New Yorkers love this city because of what it feels like in motion. A place that gets under your skin, sweats on you in summer, bugs you in winter, and still feels like home anyway. Film captures the iconic versions, the shots of Manhattan from across the East River, the cinematic cuts of Central Park, the subway trains clattering through Lower East Side nights, the pizza place on the corner that you visited after that terrible breakup.

But most filming immortalizes backdrops, not the lives that animated them. A bridge is timeless. A diner is a lifetime. A neighborhood restaurant that closes doesn’t get a sequel. It doesn’t get a director interested in nostalgia. The cameras come for the landmarks. The locals get left behind.

That’s not to say film doesn’t matter. Cinema gives New York cultural immortality. It’s why people from Tokyo to Timbuktu can recognize the Brooklyn Bridge or Coney Island without ever stepping foot here. But that immortality comes with a contradiction. The city on screen is more permanent than the one on the ground.

Ask anyone who’s watched Sex and the City reruns or When Harry Met Sally and then walked the same streets. They know the feeling, part magic, part melancholy. You can see Carrie and Big on the Brooklyn Bridge and the moment feels eternal, but the corner bar that used to be on that block is long gone.
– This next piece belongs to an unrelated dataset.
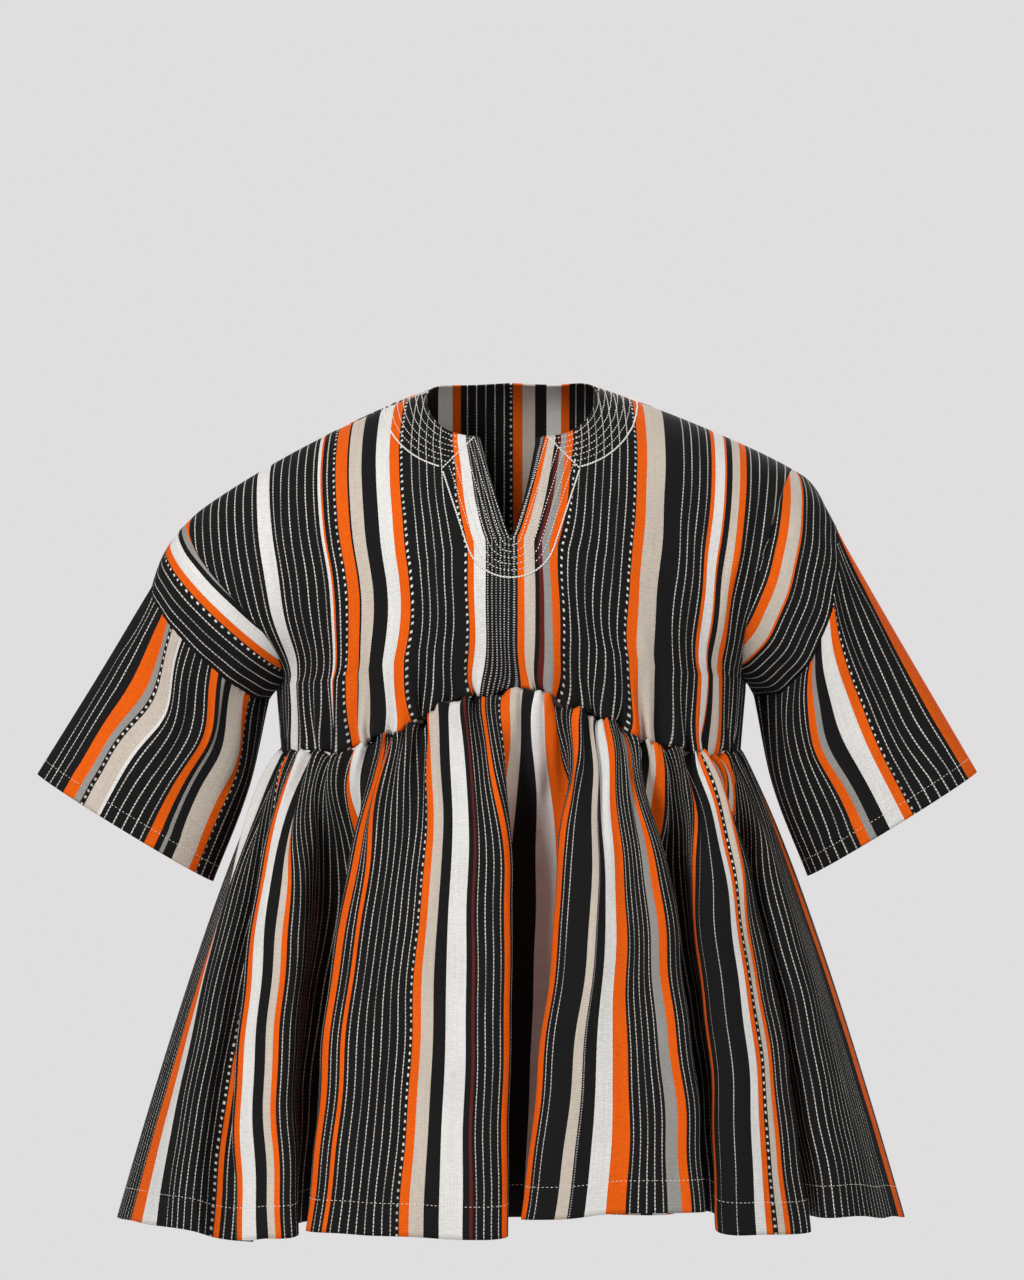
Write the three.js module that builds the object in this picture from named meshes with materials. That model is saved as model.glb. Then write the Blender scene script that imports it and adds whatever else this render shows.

You can walk through DUMBO and spin visions of famous film scenes, but ask yourself how many of the restaurants, bodegas, diners, and taverns that existed when those films were shot are even still open. Film fetishizes the view but often ignores the lives tied to it.

That’s the real problem. New York isn’t buildings and icons. It’s the people who lived in those places. It’s the busboy, the line cook, the kid learning how to sauté under someone who busted their ass for thirty years. Those are the elements that gave richness to the city before it became picturesque.

When a diner gets moved for filming, the physical structure survives. But the community memory, the patrons, the late-night conversations, the vanished breakfasts at 3 a.m., disappears. Films will show the diner on screen, but will the diner be at its corner? That’s the loss no camera can undo.

Film reminds the world what New York looked like, and that matters. But what matters more is what the city lived like. Film can keep images alive. It cannot keep communities fed.

New York must be more than a backdrop for someone else’s story. If we only preserve the image while letting the culture evaporate, then we’re living in a city of postcards and not a city worth calling home.

The irony isn’t lost. We fight to keep houses, bridges, and certain historical buildings, but the stuff that mattered to people’s everyday lives, diners, seafood joints, lunch counters, fades or gets packaged and sent to studios. The image survives. The life does not.

Maybe that’s why it leaves a pit in the stomach when you see those movie shots, the iconic sites, grand and beautiful, and then see the corner restaurant down the block closed, replaced by a café of predictable signage and sanitized menus. Film gives permanence to things that life doesn’t. But that permanence is only surface deep.

If New York cares as much about souls as it does about scenes, then it should care about the missing diners, the shuttered kitchens, the hollowed-out neighborhoods that were once fed by real people. Because film can preserve beauty, but it can’t preserve community.

And that’s what the new Streetlight debate has to be about. Are we protecting the stories of the city, the messy, flawed, living parts, or just the icons that look pretty in a frame?

Because bridges and skylines can’t feed us.
Restaurants could.
And a relocated diner on a studio lot? It’s a memory, not a breakfast.